I was thinking about the 30 people who were in the waiting room and had been there for hours...all needing to be seen. I was thinking about how I needed to discharge this patient and get the next patient in this room. I was thinking that an emergency room isn't supposed to be a shelter for the homeless. Besides, it was the end of my shift.

Wasn't I right?

Then I looked up and saw the housekeeper looking at me with that "aren't you going to do something?" look on her face. You see, she is a Believer...and so am I. But this wasn't my problem. I walked out of the room and left him to dress himself.

Wasn't I right?

I looked down at my notes. His birth date was 1932. He is 78 years old. He had dementia. I walked back into the room. His hands were trembling and desperately trying to put on his shirt. I reached to help. He had no coat and the wind chill factor was in the 30s. I put him in a wheelchair and pushed him out to the waiting room. When I told him he could spend the night there if he behaved himself I thought I was being kind. He assured me he would not be any trouble and clung to the Styrofoam container of food I had given him. It was time for me to leave and I had done all I could do....I had gone the extra mile....I had done my job.

Wasn't I right?

A voice came to me: "As you do unto the least of these”. I looked back at his empty eyes. I walked over to the phone and called the Salvation Army. Line busy. Again and again I called. I was late getting off. Then I tried The Compassion Center but it was 9 pm and I knew they didn't take anyone after 8. Oh well...and whispered a prayer. Someone answered...the person on the other end knew this fellow. The person on the other end accepted him but how was I going to get him there? The hospital had cut back on paying for cab rides except in extreme situations. It just so happened that the charge nurse agreed and a cab was called.I walked back out to the waiting room. The man was slumped over in his wheelchair still clinging to his food. I gave him the last coat we had in our stash and told him we were getting him a cab to the Center. His eyes were no longer empty.

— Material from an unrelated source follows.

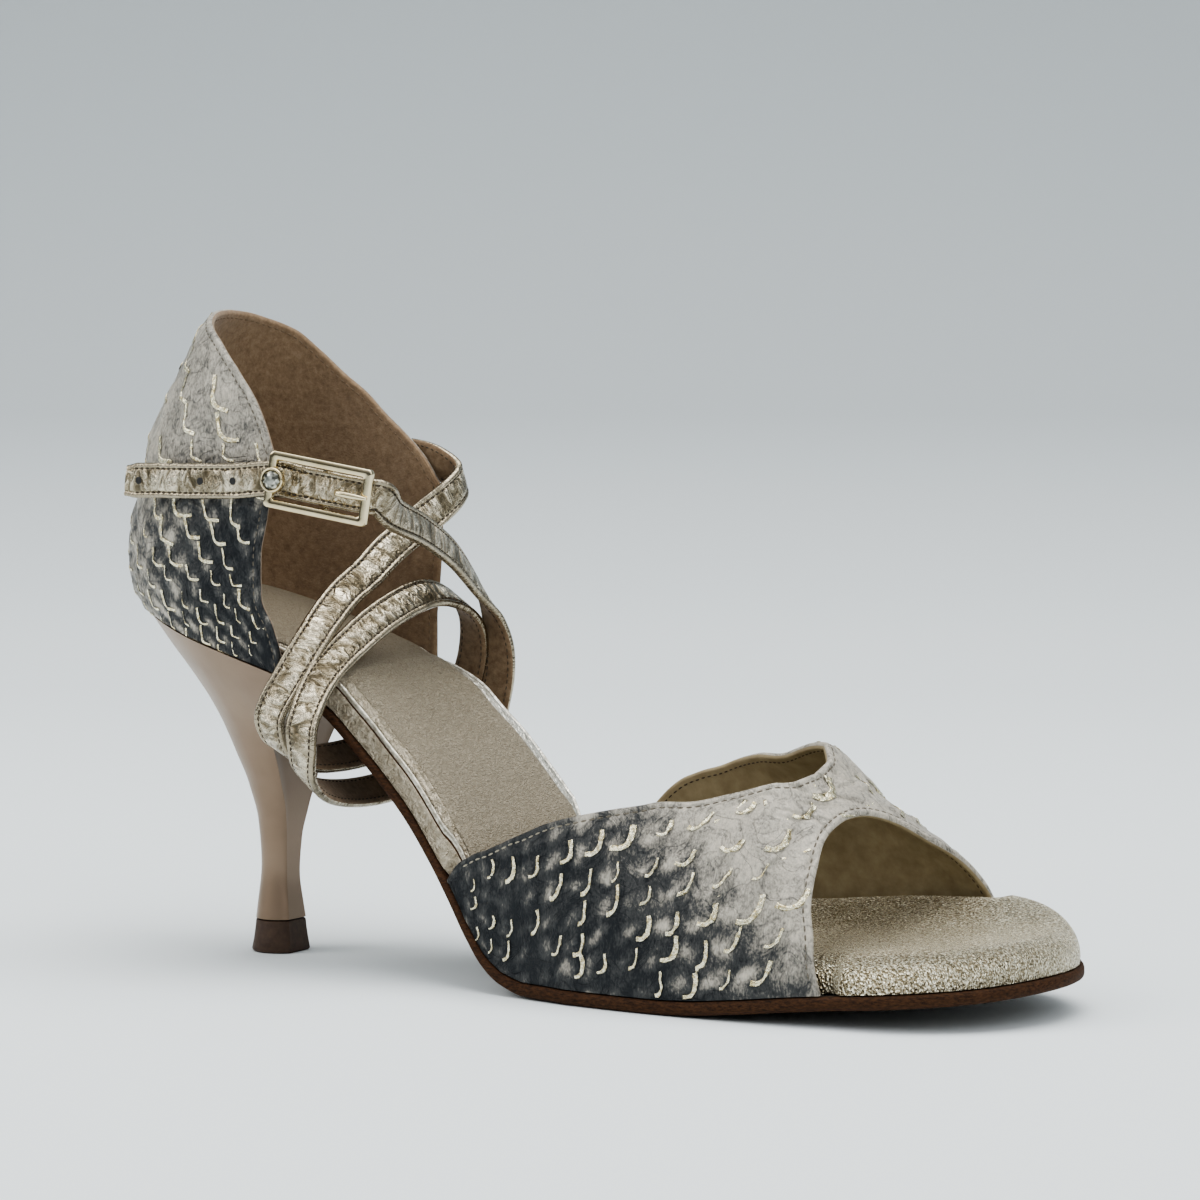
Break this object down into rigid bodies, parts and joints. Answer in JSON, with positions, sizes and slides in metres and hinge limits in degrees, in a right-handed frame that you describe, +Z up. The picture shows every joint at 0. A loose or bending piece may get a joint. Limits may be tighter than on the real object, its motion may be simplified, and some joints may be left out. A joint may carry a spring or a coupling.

Back out to the waiting room, I wheeled him over to the door and asked the guard to assist him into the cab whenever it arrived. The demented little old man thanked me over and over. I looked up I saw a woman I had taken care of earlier who had been doing crack cocaine. She was staring at me with tears in her eyes. She said "God bless you". I fought back the tears . After all, I was standing in a packed waiting room and couldn't cry in front of all those people.

Wasn’t I right?

I thanked the woman and dashed back into the department...still fighting back tears.

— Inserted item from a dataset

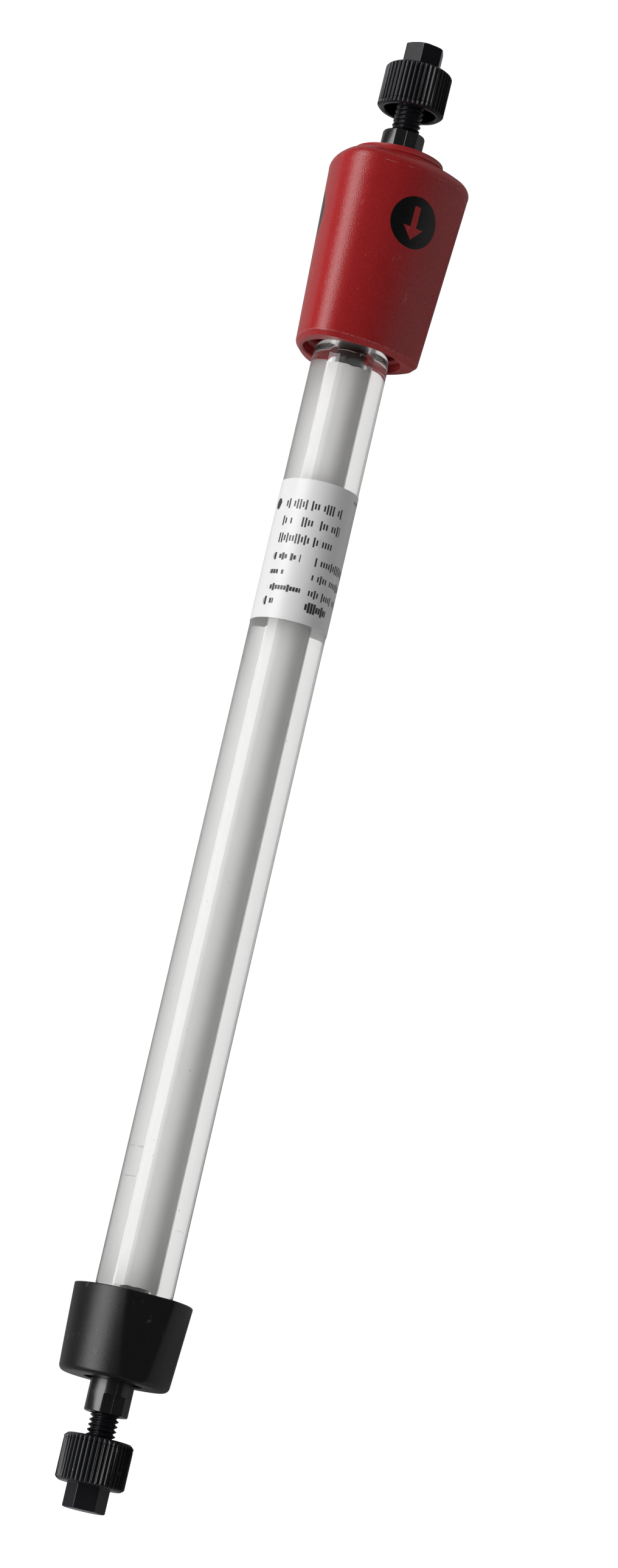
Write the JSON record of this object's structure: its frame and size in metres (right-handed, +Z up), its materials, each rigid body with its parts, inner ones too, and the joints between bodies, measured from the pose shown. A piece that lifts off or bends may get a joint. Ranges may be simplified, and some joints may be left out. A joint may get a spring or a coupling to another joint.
{
  "type": "hplc column",
  "caption": "Glass chromatography column: thick tube packed with white gel, triangular inlet cap, short round outlet cap, filter holders and ribbed stop plugs.",
  "frame": {"origin": "on the bore's axis, half way along the packed bed, in the bare glass that a column clip grips", "axes": "+X along the bore towards the inlet cap, +Z up with one corner of the inlet cap on top, so that the column lies on one of the cap's flat faces"},
  "size_m": [0.2448, 0.0242, 0.0232],
  "materials": {
    "clear_glass": "polished borosilicate glass",
    "white_gel": "wet white gel beads, smooth against the glass",
    "label_film": "white film label, satin",
    "red_cap_plastic": "fine-grained moulded red plastic",
    "black_cap_plastic": "fine-grained moulded black plastic",
    "collar_plastic": "moulded black plastic",
    "holder_plastic": "semi-gloss moulded black plastic",
    "porous_filter": "sintered white plastic",
    "seal_rubber": "smooth black rubber",
    "ring_steel": "spring steel",
    "plug_plastic": "glossy moulded black plastic"
  },
  "bodies": {
    "column": {"glass_tube": "clear_glass", "gel_bed": "white_gel", "label": "label_film", "top_collar_upper": "collar_plastic", "top_collar_lower": "collar_plastic", "bottom_collar_upper": "collar_plastic", "bottom_collar_lower": "collar_plastic"},
    "top_end": {"top_filter_holder": "holder_plastic", "top_filter": "porous_filter", "top_o_ring": "seal_rubber", "top_snap_ring": "ring_steel"},
    "top_cap": {"top_cap": "red_cap_plastic"},
    "top_plug": {"top_stop_plug": "plug_plastic"},
    "bottom_end": {"bottom_filter_holder": "holder_plastic", "bottom_filter": "porous_filter", "bottom_o_ring": "seal_rubber", "bottom_snap_ring": "ring_steel"},
    "bottom_cap": {"bottom_cap": "black_cap_plastic"},
    "bottom_plug": {"bottom_stop_plug": "plug_plastic"}
  },
  "joints": [
    {"name": "top_holder_slide", "type": "slide", "parent": "column", "child": "top_end", "axis": [1, 0, 0], "range_m": [0, 0.0072]},
    {"name": "top_cap_turn", "type": "hinge", "parent": "top_end", "child": "top_cap", "pos_m": [0.085, 0, 0], "axis": [1, 0, 0], "range_deg": [0, 1727]},
    {"name": "top_plug_slide", "type": "slide", "parent": "top_end", "child": "top_plug", "axis": [1, 0, 0], "range_m": [0, 0.0065]},
    {"name": "bottom_holder_slide", "type": "slide", "parent": "column", "child": "bottom_end", "axis": [-1, 0, 0], "range_m": [0, 0.0072]},
    {"name": "bottom_cap_turn", "type": "hinge", "parent": "bottom_end", "child": "bottom_cap", "pos_m": [-0.085, 0, 0], "axis": [-1, 0, 0], "range_deg": [0, 1727]},
    {"name": "bottom_plug_slide", "type": "slide", "parent": "bottom_end", "child": "bottom_plug", "axis": [-1, 0, 0], "range_m": [0, 0.0065]}
  ],
  "couplings": [
    {"joint": "top_holder_slide", "follows": "top_cap_turn", "m_per_rad": 0.00023873},
    {"joint": "bottom_holder_slide", "follows": "bottom_cap_turn", "m_per_rad": 0.00023873}
  ]
}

Then I felt the conviction of my hardened heart and my prejudices and hung my head in shame. There but for the grace of God go I.

Wasn't I right!

I want to be a part of your world
having you become a part of mine.
Though we don’t see eye to eye
on all that surrounds us-
our ideals in life,
our motives for being,
our reasons for existence,
I want to understand you
even greater
accept you as you are-
with an open eye,
an open heart-
I want
to be your friend.


  1. this is the most heart wrenching / wonderful thing that i have ever read.

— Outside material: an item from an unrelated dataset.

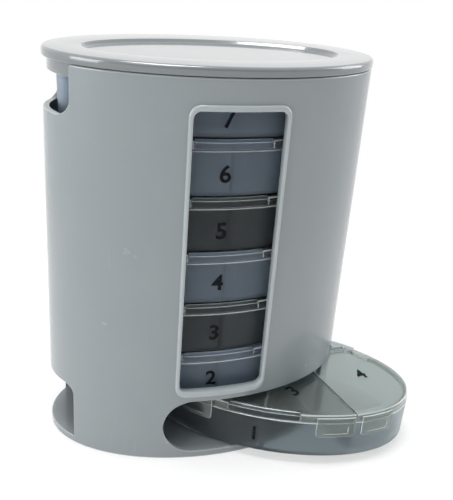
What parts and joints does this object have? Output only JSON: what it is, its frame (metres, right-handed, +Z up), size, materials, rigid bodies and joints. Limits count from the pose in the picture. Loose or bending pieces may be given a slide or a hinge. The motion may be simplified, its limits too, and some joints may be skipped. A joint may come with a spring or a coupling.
{
  "type": "weekly pill organizer",
  "caption": "Oval tower pill organizer: stacked trays with hinged compartment lids, a lift-off cover, a front window and the bottom tray swung out.",
  "frame": {"origin": "centre of the casing's flat underside", "axes": "+Z up, +X towards the end where the bottom tray comes out, -Y towards the window"},
  "size_m": [0.1397, 0.0883, 0.148],
  "materials": {
    "casing_blue_grey": "glossy opaque moulded plastic",
    "cover_pale_grey": "satin opaque moulded plastic",
    "tray_clear": "translucent moulded plastic",
    "tray_smoke": "smoke-tinted translucent moulded plastic"
  },
  "bodies": {
    "casing": {"casing": "casing_blue_grey"},
    "tower_cover": {"tower_cover": "cover_pale_grey"},
    "mon_tray": {"mon_tray": "tray_smoke"},
    "tue_tray": {"tue_tray": "tray_clear"},
    "wed_tray": {"wed_tray": "tray_smoke"},
    "thu_tray": {"thu_tray": "tray_clear"},
    "fri_tray": {"fri_tray": "tray_smoke"},
    "sat_tray": {"sat_tray": "tray_clear"},
    "sun_tray": {"sun_tray": "tray_clear"},
    "mon_morning_lid": {"mon_morning_lid": "tray_smoke"},
    "mon_noon_lid": {"mon_noon_lid": "tray_smoke"},
    "mon_evening_lid": {"mon_evening_lid": "tray_smoke"},
    "mon_bedtime_lid": {"mon_bedtime_lid": "tray_smoke"},
    "tue_morning_lid": {"tue_morning_lid": "tray_clear"},
    "tue_noon_lid": {"tue_noon_lid": "tray_clear"},
    "tue_evening_lid": {"tue_evening_lid": "tray_clear"},
    "tue_bedtime_lid": {"tue_bedtime_lid": "tray_clear"},
    "wed_morning_lid": {"wed_morning_lid": "tray_smoke"},
    "wed_noon_lid": {"wed_noon_lid": "tray_smoke"},
    "wed_evening_lid": {"wed_evening_lid": "tray_smoke"},
    "wed_bedtime_lid": {"wed_bedtime_lid": "tray_smoke"},
    "thu_morning_lid": {"thu_morning_lid": "tray_clear"},
    "thu_noon_lid": {"thu_noon_lid": "tray_clear"},
    "thu_evening_lid": {"thu_evening_lid": "tray_clear"},
    "thu_bedtime_lid": {"thu_bedtime_lid": "tray_clear"},
    "fri_morning_lid": {"fri_morning_lid": "tray_smoke"},
    "fri_noon_lid": {"fri_noon_lid": "tray_smoke"},
    "fri_evening_lid": {"fri_evening_lid": "tray_smoke"},
    "fri_bedtime_lid": {"fri_bedtime_lid": "tray_smoke"},
    "sat_morning_lid": {"sat_morning_lid": "tray_clear"},
    "sat_noon_lid": {"sat_noon_lid": "tray_clear"},
    "sat_evening_lid": {"sat_evening_lid": "tray_clear"},
    "sat_bedtime_lid": {"sat_bedtime_lid": "tray_clear"},
    "sun_morning_lid": {"sun_morning_lid": "tray_clear"},
    "sun_noon_lid": {"sun_noon_lid": "tray_clear"},
    "sun_evening_lid": {"sun_evening_lid": "tray_clear"},
    "sun_bedtime_lid": {"sun_bedtime_lid": "tray_clear"}
  },
  "joints": [
    {"name": "tue_lift", "type": "slide", "parent": "casing", "child": "tue_tray", "axis": [0, 0, 1], "range_m": [0, 0.123]},
    {"name": "wed_lift", "type": "slide", "parent": "tue_tray", "child": "wed_tray", "axis": [0, 0, 1], "range_m": [0, 0.103]},
    {"name": "thu_lift", "type": "slide", "parent": "wed_tray", "child": "thu_tray", "axis": [0, 0, 1], "range_m": [0, 0.083]},
    {"name": "fri_lift", "type": "slide", "parent": "thu_tray", "child": "fri_tray", "axis": [0, 0, 1], "range_m": [0, 0.063]},
    {"name": "sat_lift", "type": "slide", "parent": "fri_tray", "child": "sat_tray", "axis": [0, 0, 1], "range_m": [0, 0.062]},
    {"name": "sun_lift", "type": "slide", "parent": "sat_tray", "child": "sun_tray", "axis": [0, 0, 1], "range_m": [0, 0.062]},
    {"name": "cover_lift", "type": "slide", "parent": "sun_tray", "child": "tower_cover", "axis": [0, 0, 1], "range_m": [0, 0.075]},
    {"name": "mon_swing", "type": "hinge", "parent": "casing", "child": "mon_tray", "pos_m": [-0.01359, -0.06789, 0.0033], "axis": [0, 0, 1], "range_deg": [-61, 27.7]},
    {"name": "mon_morning_lid_hinge", "type": "hinge", "parent": "mon_tray", "child": "mon_morning_lid", "pos_m": [0.02079, 0.01569, 0.0218], "axis": [-0.592, 0.8059, 0], "range_deg": [0, 2.4]},
    {"name": "mon_noon_lid_hinge", "type": "hinge", "parent": "mon_tray", "child": "mon_noon_lid", "pos_m": [0.02904, -0.00513, 0.0218], "axis": [-0.8854, 0.4648, 0], "range_deg": [0, 2.1]},
    {"name": "mon_evening_lid_hinge", "type": "hinge", "parent": "mon_tray", "child": "mon_evening_lid", "pos_m": [0.03793, -0.00979, 0.0218], "axis": [-0.8854, 0.4648, 0], "range_deg": [0, 2.1]},
    {"name": "mon_bedtime_lid_hinge", "type": "hinge", "parent": "mon_tray", "child": "mon_bedtime_lid", "pos_m": [0.05975, -0.00477, 0.0218], "axis": [-0.9996, 0.0297, 0], "range_deg": [0, 2.4]},
    {"name": "tue_morning_lid_hinge", "type": "hinge", "parent": "tue_tray", "child": "tue_morning_lid", "pos_m": [-0.022, 0.02209, 0.04195], "axis": [-0.8988, 0.4384, 0], "range_deg": [0, 38]},
    {"name": "tue_noon_lid_hinge", "type": "hinge", "parent": "tue_tray", "child": "tue_noon_lid", "pos_m": [-0.00502, 0.0075, 0.04195], "axis": [-1, 0, 0], "range_deg": [0, 33]},
    {"name": "tue_evening_lid_hinge", "type": "hinge", "parent": "tue_tray", "child": "tue_evening_lid", "pos_m": [0.00502, 0.0075, 0.04195], "axis": [-1, 0, 0], "range_deg": [0, 33]},
    {"name": "tue_bedtime_lid_hinge", "type": "hinge", "parent": "tue_tray", "child": "tue_bedtime_lid", "pos_m": [0.022, 0.02209, 0.04195], "axis": [-0.8988, -0.4384, 0], "range_deg": [0, 38]},
    {"name": "wed_morning_lid_hinge", "type": "hinge", "parent": "wed_tray", "child": "wed_morning_lid", "pos_m": [-0.022, 0.02209, 0.0621], "axis": [-0.8988, 0.4384, 0], "range_deg": [0, 38]},
    {"name": "wed_noon_lid_hinge", "type": "hinge", "parent": "wed_tray", "child": "wed_noon_lid", "pos_m": [-0.00502, 0.0075, 0.0621], "axis": [-1, 0, 0], "range_deg": [0, 33]},
    {"name": "wed_evening_lid_hinge", "type": "hinge", "parent": "wed_tray", "child": "wed_evening_lid", "pos_m": [0.00502, 0.0075, 0.0621], "axis": [-1, 0, 0], "range_deg": [0, 33]},
    {"name": "wed_bedtime_lid_hinge", "type": "hinge", "parent": "wed_tray", "child": "wed_bedtime_lid", "pos_m": [0.022, 0.02209, 0.0621], "axis": [-0.8988, -0.4384, 0], "range_deg": [0, 38]},
    {"name": "thu_morning_lid_hinge", "type": "hinge", "parent": "thu_tray", "child": "thu_morning_lid", "pos_m": [-0.022, 0.02209, 0.08225], "axis": [-0.8988, 0.4384, 0], "range_deg": [0, 38]},
    {"name": "thu_noon_lid_hinge", "type": "hinge", "parent": "thu_tray", "child": "thu_noon_lid", "pos_m": [-0.00502, 0.0075, 0.08225], "axis": [-1, 0, 0], "range_deg": [0, 33]},
    {"name": "thu_evening_lid_hinge", "type": "hinge", "parent": "thu_tray", "child": "thu_evening_lid", "pos_m": [0.00502, 0.0075, 0.08225], "axis": [-1, 0, 0], "range_deg": [0, 33]},
    {"name": "thu_bedtime_lid_hinge", "type": "hinge", "parent": "thu_tray", "child": "thu_bedtime_lid", "pos_m": [0.022, 0.02209, 0.08225], "axis": [-0.8988, -0.4384, 0], "range_deg": [0, 38]},
    {"name": "fri_morning_lid_hinge", "type": "hinge", "parent": "fri_tray", "child": "fri_morning_lid", "pos_m": [-0.022, 0.02209, 0.1024], "axis": [-0.8988, 0.4384, 0], "range_deg": [0, 38]},
    {"name": "fri_noon_lid_hinge", "type": "hinge", "parent": "fri_tray", "child": "fri_noon_lid", "pos_m": [-0.00502, 0.0075, 0.1024], "axis": [-1, 0, 0], "range_deg": [0, 33]},
    {"name": "fri_evening_lid_hinge", "type": "hinge", "parent": "fri_tray", "child": "fri_evening_lid", "pos_m": [0.00502, 0.0075, 0.1024], "axis": [-1, 0, 0], "range_deg": [0, 33]},
    {"name": "fri_bedtime_lid_hinge", "type": "hinge", "parent": "fri_tray", "child": "fri_bedtime_lid", "pos_m": [0.022, 0.02209, 0.1024], "axis": [-0.8988, -0.4384, 0], "range_deg": [0, 38]},
    {"name": "sat_morning_lid_hinge", "type": "hinge", "parent": "sat_tray", "child": "sat_morning_lid", "pos_m": [-0.022, 0.02209, 0.12255], "axis": [-0.8988, 0.4384, 0], "range_deg": [0, 38]},
    {"name": "sat_noon_lid_hinge", "type": "hinge", "parent": "sat_tray", "child": "sat_noon_lid", "pos_m": [-0.00502, 0.0075, 0.12255], "axis": [-1, 0, 0], "range_deg": [0, 33]},
    {"name": "sat_evening_lid_hinge", "type": "hinge", "parent": "sat_tray", "child": "sat_evening_lid", "pos_m": [0.00502, 0.0075, 0.12255], "axis": [-1, 0, 0], "range_deg": [0, 33]},
    {"name": "sat_bedtime_lid_hinge", "type": "hinge", "parent": "sat_tray", "child": "sat_bedtime_lid", "pos_m": [0.022, 0.02209, 0.12255], "axis": [-0.8988, -0.4384, 0], "range_deg": [0, 38]},
    {"name": "sun_morning_lid_hinge", "type": "hinge", "parent": "sun_tray", "child": "sun_morning_lid", "pos_m": [-0.022, 0.02209, 0.1427], "axis": [-0.8988, 0.4384, 0], "range_deg": [0, 85]},
    {"name": "sun_noon_lid_hinge", "type": "hinge", "parent": "sun_tray", "child": "sun_noon_lid", "pos_m": [-0.00502, 0.0075, 0.1427], "axis": [-1, 0, 0], "range_deg": [0, 73]},
    {"name": "sun_evening_lid_hinge", "type": "hinge", "parent": "sun_tray", "child": "sun_evening_lid", "pos_m": [0.00502, 0.0075, 0.1427], "axis": [-1, 0, 0], "range_deg": [0, 73]},
    {"name": "sun_bedtime_lid_hinge", "type": "hinge", "parent": "sun_tray", "child": "sun_bedtime_lid", "pos_m": [0.022, 0.02209, 0.1427], "axis": [-0.8988, -0.4384, 0], "range_deg": [0, 85]}
  ],
  "couplings": [
    {"joint": "mon_morning_lid_hinge", "follows": "tue_lift", "rad_per_m": 0.34},
    {"joint": "mon_noon_lid_hinge", "follows": "tue_lift", "rad_per_m": 0.297},
    {"joint": "mon_evening_lid_hinge", "follows": "tue_lift", "rad_per_m": 0.297},
    {"joint": "mon_bedtime_lid_hinge", "follows": "tue_lift", "rad_per_m": 0.34},
    {"joint": "tue_morning_lid_hinge", "follows": "wed_lift", "rad_per_m": 6.439},
    {"joint": "tue_noon_lid_hinge", "follows": "wed_lift", "rad_per_m": 5.591},
    {"joint": "tue_evening_lid_hinge", "follows": "wed_lift", "rad_per_m": 5.591},
    {"joint": "tue_bedtime_lid_hinge", "follows": "wed_lift", "rad_per_m": 6.439},
    {"joint": "wed_morning_lid_hinge", "follows": "thu_lift", "rad_per_m": 7.99},
    {"joint": "wed_noon_lid_hinge", "follows": "thu_lift", "rad_per_m": 6.939},
    {"joint": "wed_evening_lid_hinge", "follows": "thu_lift", "rad_per_m": 6.939},
    {"joint": "wed_bedtime_lid_hinge", "follows": "thu_lift", "rad_per_m": 7.99},
    {"joint": "thu_morning_lid_hinge", "follows": "fri_lift", "rad_per_m": 10.527},
    {"joint": "thu_noon_lid_hinge", "follows": "fri_lift", "rad_per_m": 9.142},
    {"joint": "thu_evening_lid_hinge", "follows": "fri_lift", "rad_per_m": 9.142},
    {"joint": "thu_bedtime_lid_hinge", "follows": "fri_lift", "rad_per_m": 10.527},
    {"joint": "fri_morning_lid_hinge", "follows": "sat_lift", "rad_per_m": 10.697},
    {"joint": "fri_noon_lid_hinge", "follows": "sat_lift", "rad_per_m": 9.289},
    {"joint": "fri_evening_lid_hinge", "follows": "sat_lift", "rad_per_m": 9.289},
    {"joint": "fri_bedtime_lid_hinge", "follows": "sat_lift", "rad_per_m": 10.697},
    {"joint": "sat_morning_lid_hinge", "follows": "sun_lift", "rad_per_m": 10.697},
    {"joint": "sat_noon_lid_hinge", "follows": "sun_lift", "rad_per_m": 9.289},
    {"joint": "sat_evening_lid_hinge", "follows": "sun_lift", "rad_per_m": 9.289},
    {"joint": "sat_bedtime_lid_hinge", "follows": "sun_lift", "rad_per_m": 10.697},
    {"joint": "sun_morning_lid_hinge", "follows": "cover_lift", "rad_per_m": 19.78},
    {"joint": "sun_noon_lid_hinge", "follows": "cover_lift", "rad_per_m": 16.987},
    {"joint": "sun_evening_lid_hinge", "follows": "cover_lift", "rad_per_m": 16.987},
    {"joint": "sun_bedtime_lid_hinge", "follows": "cover_lift", "rad_per_m": 19.78}
  ]
}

  2. Oh, if we could all do just one simple thing for someone in need... the world would be a different place entirely.

    Love, Love, LOVE your blog. Thanks for your prayers...sending some up for you as well. :-D

  3. oh Ames, I feel your weariness like it were mine. But isn't it? Thank you for the inspiration to be an advocate for the veterans I work with. Thank you for being that person that I look around desperately trying to find among my co-workers. Thank you for reminding me that I can be that person. But for the grace of God go I.